• _TASK DETAILS_
In the entries below, find every line with "finishes" and copy it.

• _RAW RECORDS_
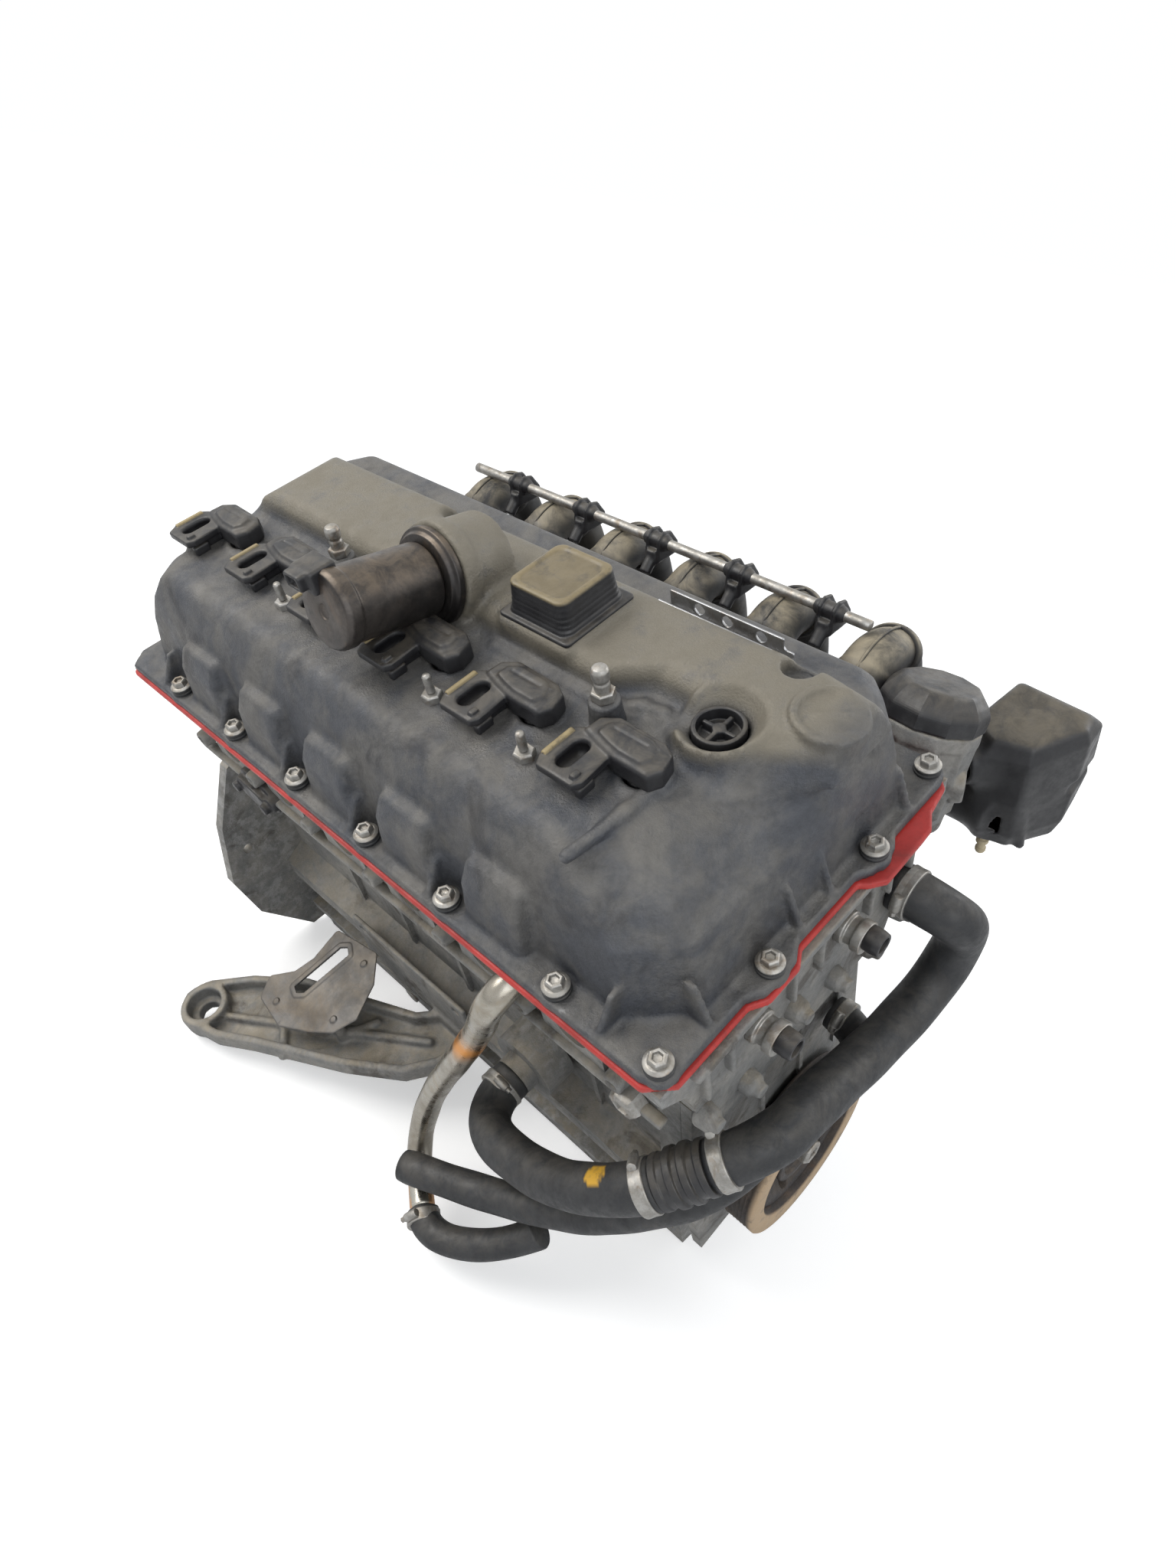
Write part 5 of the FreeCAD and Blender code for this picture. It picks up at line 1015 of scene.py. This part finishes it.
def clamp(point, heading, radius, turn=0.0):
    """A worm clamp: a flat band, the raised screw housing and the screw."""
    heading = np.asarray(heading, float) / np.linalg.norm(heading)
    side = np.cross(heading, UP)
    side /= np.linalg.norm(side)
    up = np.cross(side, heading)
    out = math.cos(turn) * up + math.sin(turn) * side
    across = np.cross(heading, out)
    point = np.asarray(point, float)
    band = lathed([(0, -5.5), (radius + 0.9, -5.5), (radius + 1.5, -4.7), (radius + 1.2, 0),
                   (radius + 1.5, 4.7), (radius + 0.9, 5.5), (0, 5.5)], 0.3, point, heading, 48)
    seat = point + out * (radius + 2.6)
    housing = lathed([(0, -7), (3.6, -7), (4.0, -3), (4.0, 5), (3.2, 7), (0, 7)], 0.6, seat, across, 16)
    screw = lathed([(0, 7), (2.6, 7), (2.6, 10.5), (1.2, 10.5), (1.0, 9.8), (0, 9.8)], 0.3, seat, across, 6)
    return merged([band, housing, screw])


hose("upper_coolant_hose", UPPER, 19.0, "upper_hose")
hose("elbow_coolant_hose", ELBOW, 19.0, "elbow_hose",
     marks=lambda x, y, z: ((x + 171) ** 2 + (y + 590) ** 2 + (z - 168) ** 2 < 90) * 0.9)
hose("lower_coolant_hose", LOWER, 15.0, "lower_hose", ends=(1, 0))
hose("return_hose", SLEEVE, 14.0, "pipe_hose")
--
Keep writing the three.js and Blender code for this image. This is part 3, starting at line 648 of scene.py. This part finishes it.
---
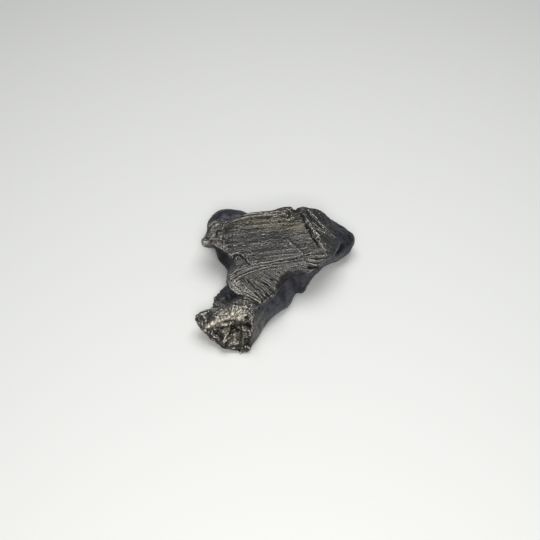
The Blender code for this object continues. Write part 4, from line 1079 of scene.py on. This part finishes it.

• _REPLY_
Write part 5 of the FreeCAD and Blender code for this picture. It picks up at line 1015 of scene.py. This part finishes it.
Keep writing the three.js and Blender code for this image. This is part 3, starting at line 648 of scene.py. This part finishes it.
The Blender code for this object continues. Write part 4, from line 1079 of scene.py on. This part finishes it.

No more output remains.